■ RAW DATA:
%%
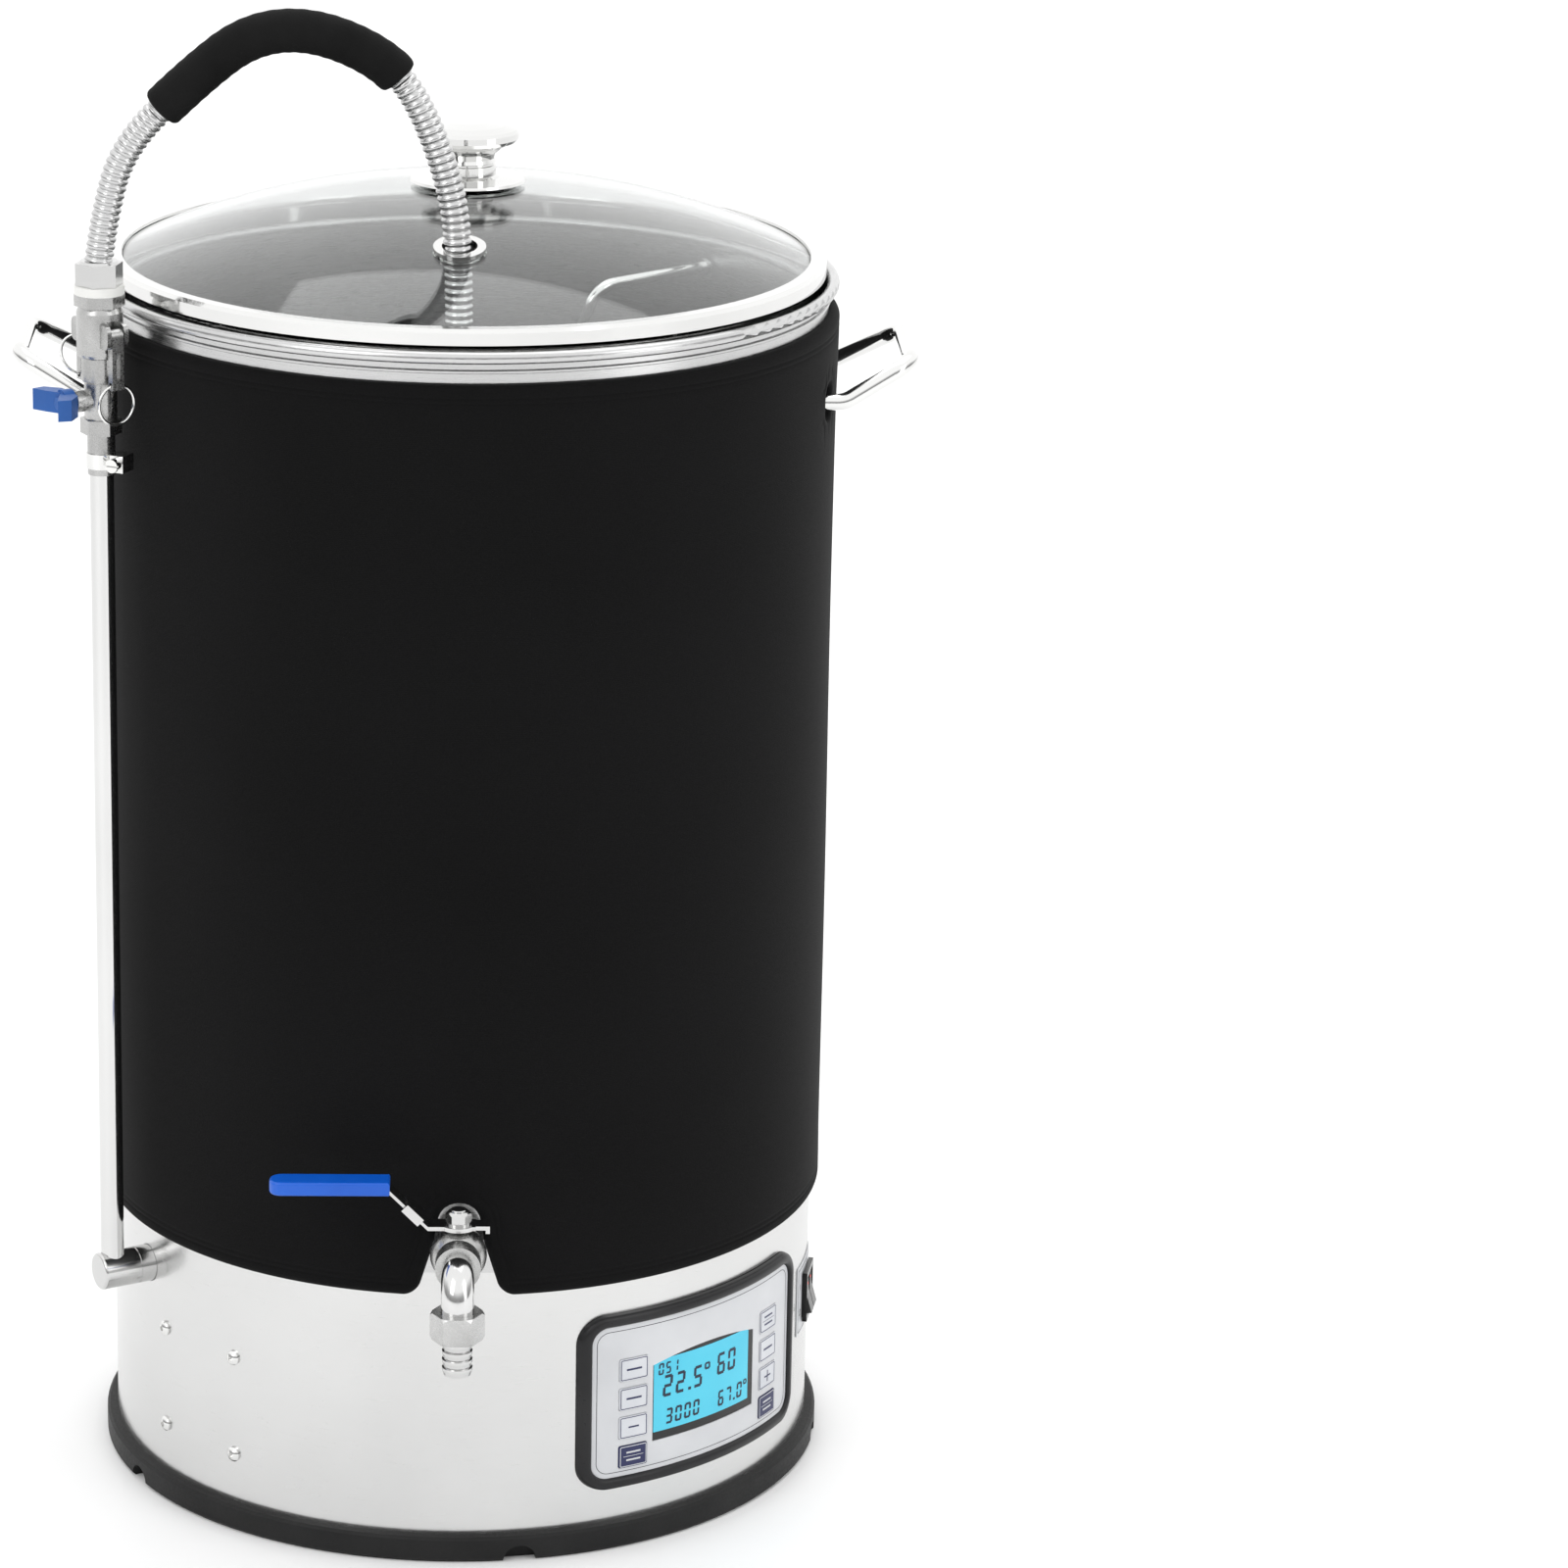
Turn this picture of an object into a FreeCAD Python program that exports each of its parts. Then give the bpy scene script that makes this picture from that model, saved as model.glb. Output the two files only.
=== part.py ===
"""Electric all-in-one brewer: kettle with jacket, heated base, pump loop, tap, lid and malt pipe.

Millimetres. The origin is on the kettle's axis at the floor, +Z is up and the tap faces -Y.
Side features are built at the front and then turned about Z by their azimuth,
which is positive towards +X.
"""

import FreeCAD
import Part
import os
from math import atan2, cos, degrees, pi, radians, sin, sqrt, tan

Vec = FreeCAD.Vector
AXIS_X = Vec(1, 0, 0)
AXIS_Y = Vec(0, 1, 0)
UP = Vec(0, 0, 1)
ORIGIN = Vec(0, 0, 0)

# ---- driving dimensions ----
FIT = 0.3  # clearance between pieces that move past each other
SEAT = 0.1  # gap between wrapped skins

KETTLE_R = 195.0  # outer radius of the vessel and of the base skirt
WALL = 1.0
SEAM_Z = 165.5  # where the skirt meets the vessel
FLOOR_Z = 172.0  # underside of the vessel's bottom plate
FLOOR_T = 2.0
RIM_Z = 668.0  # top of the vessel's rolled rim
RIM_BEAD = 3.3

FOOT_R = 201.0
FOOT_H = 14.4
FOOT_IN = 168.0
FOOT_NOTCHES = 5
NOTCH_AZ = 9.0
NOTCH_R = 9.0
SCREWS = [(azimuth, z) for azimuth in (-56.3, -39.4) for z in (98.7, 42.2)]

JACKET_R = 200.0
JACKET_Z = (153.0, 651.0)
TAP_AZ = -0.6

HANDLE_Z = 608.0  # where the side handles' legs leave the wall
HANDLE_RISE = 20.0
HANDLE_OUT = 238.0
HANDLE_LEG_Y = 50.0
HANDLE_BAR_Y = 40.0
HANDLE_ROD = 4.5
HANDLE_BEND = 14.0

RISER_AZ = -62.0
RISER_RADIUS = 216.5  # distance of the riser's axis from the kettle's axis
RISER_R = 6.35
SPIGOT_Z = 130.6
SPIGOT_R = 10.2
SPIGOT_END = 225.0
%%
■ WHAT THIS TASK INVOLVES:
Quote only the stretch of lines that starts the data above and ends with the line containing "HANDLE_BEND = 14.0", both included.

■ RESPONSE BELOW:
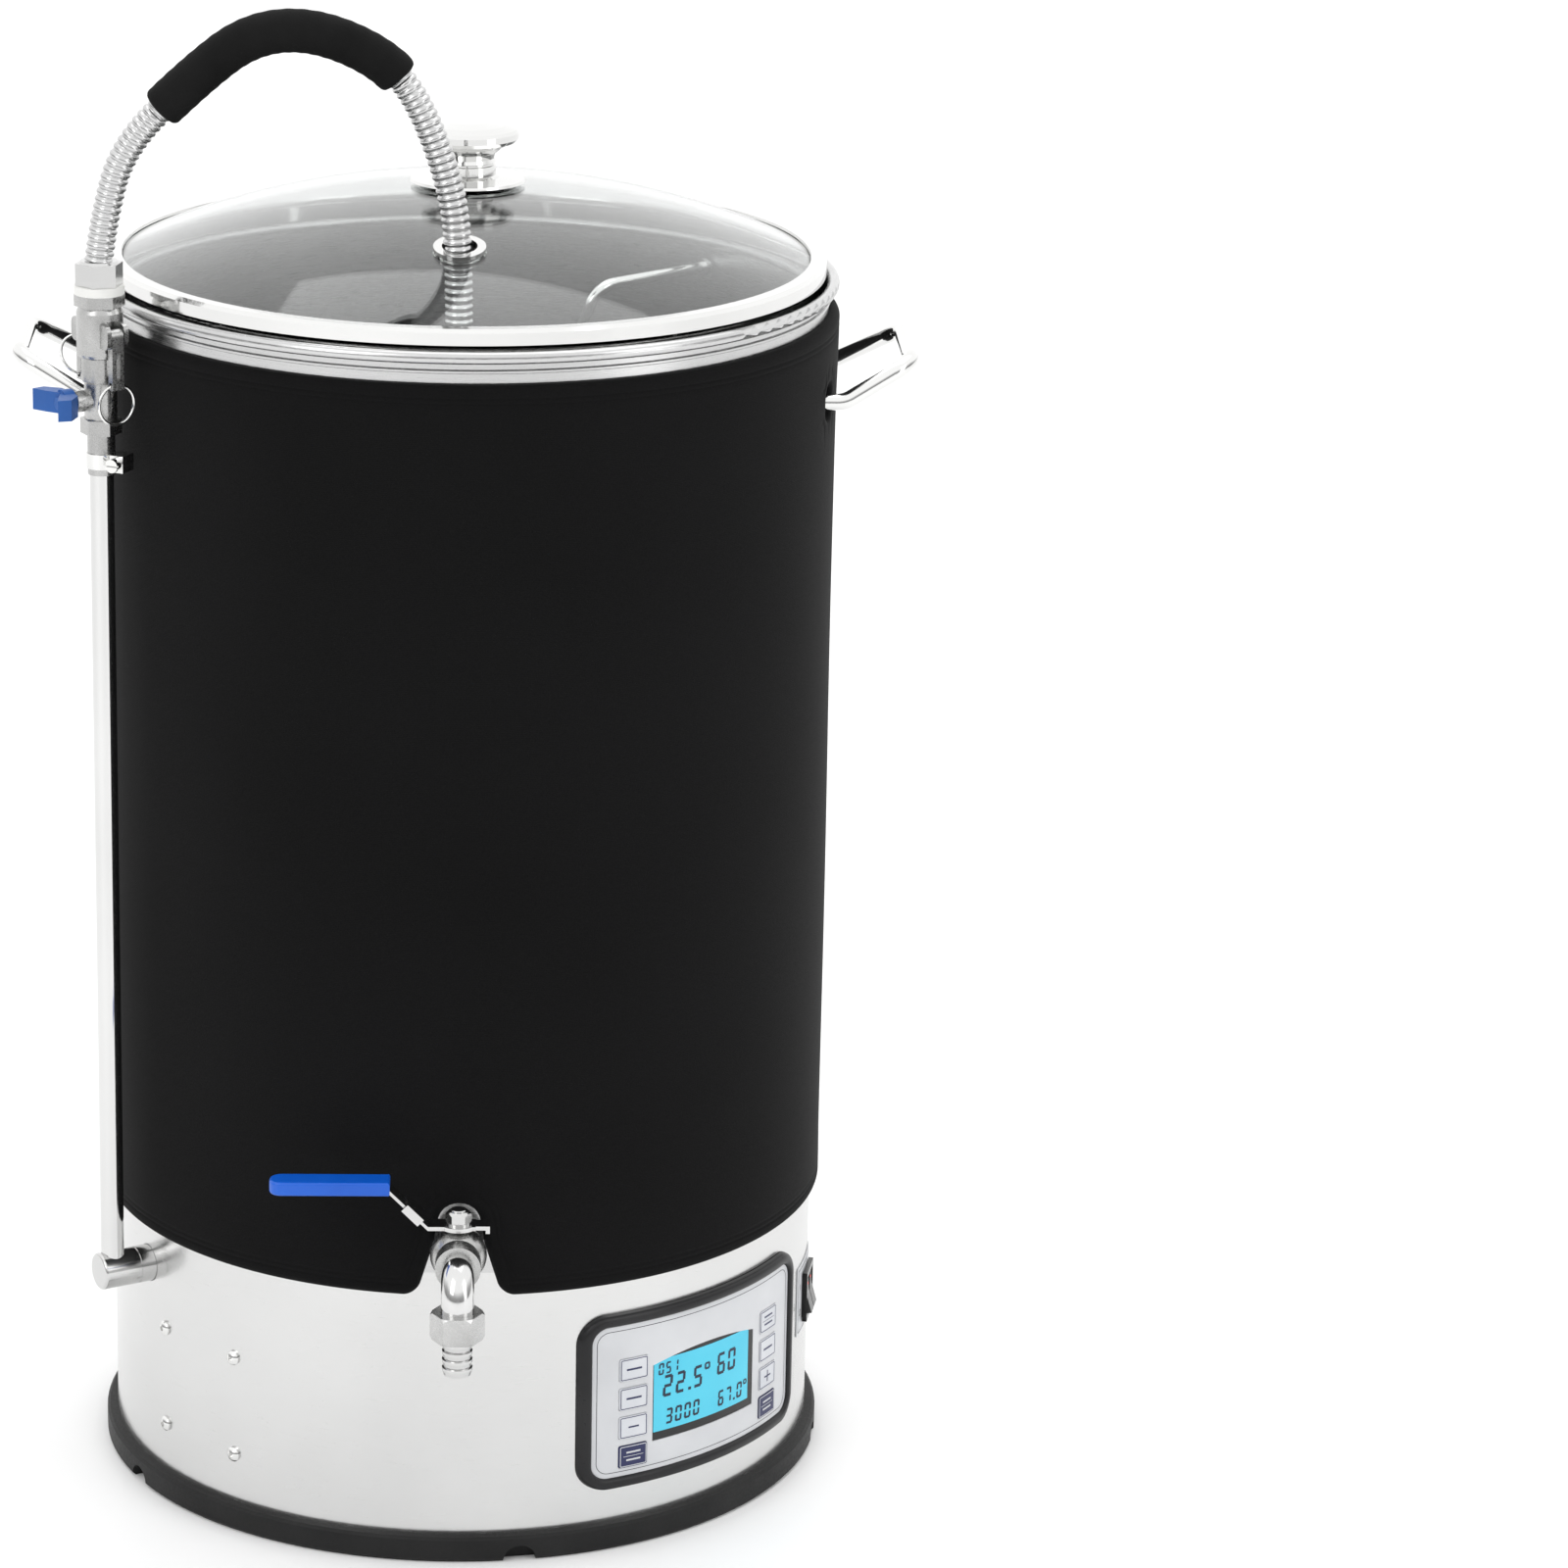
Turn this picture of an object into a FreeCAD Python program that exports each of its parts. Then give the bpy scene script that makes this picture from that model, saved as model.glb. Output the two files only.
=== part.py ===
"""Electric all-in-one brewer: kettle with jacket, heated base, pump loop, tap, lid and malt pipe.

Millimetres. The origin is on the kettle's axis at the floor, +Z is up and the tap faces -Y.
Side features are built at the front and then turned about Z by their azimuth,
which is positive towards +X.
"""

import FreeCAD
import Part
import os
from math import atan2, cos, degrees, pi, radians, sin, sqrt, tan

Vec = FreeCAD.Vector
AXIS_X = Vec(1, 0, 0)
AXIS_Y = Vec(0, 1, 0)
UP = Vec(0, 0, 1)
ORIGIN = Vec(0, 0, 0)

# ---- driving dimensions ----
FIT = 0.3  # clearance between pieces that move past each other
SEAT = 0.1  # gap between wrapped skins

KETTLE_R = 195.0  # outer radius of the vessel and of the base skirt
WALL = 1.0
SEAM_Z = 165.5  # where the skirt meets the vessel
FLOOR_Z = 172.0  # underside of the vessel's bottom plate
FLOOR_T = 2.0
RIM_Z = 668.0  # top of the vessel's rolled rim
RIM_BEAD = 3.3

FOOT_R = 201.0
FOOT_H = 14.4
FOOT_IN = 168.0
FOOT_NOTCHES = 5
NOTCH_AZ = 9.0
NOTCH_R = 9.0
SCREWS = [(azimuth, z) for azimuth in (-56.3, -39.4) for z in (98.7, 42.2)]

JACKET_R = 200.0
JACKET_Z = (153.0, 651.0)
TAP_AZ = -0.6

HANDLE_Z = 608.0  # where the side handles' legs leave the wall
HANDLE_RISE = 20.0
HANDLE_OUT = 238.0
HANDLE_LEG_Y = 50.0
HANDLE_BAR_Y = 40.0
HANDLE_ROD = 4.5
HANDLE_BEND = 14.0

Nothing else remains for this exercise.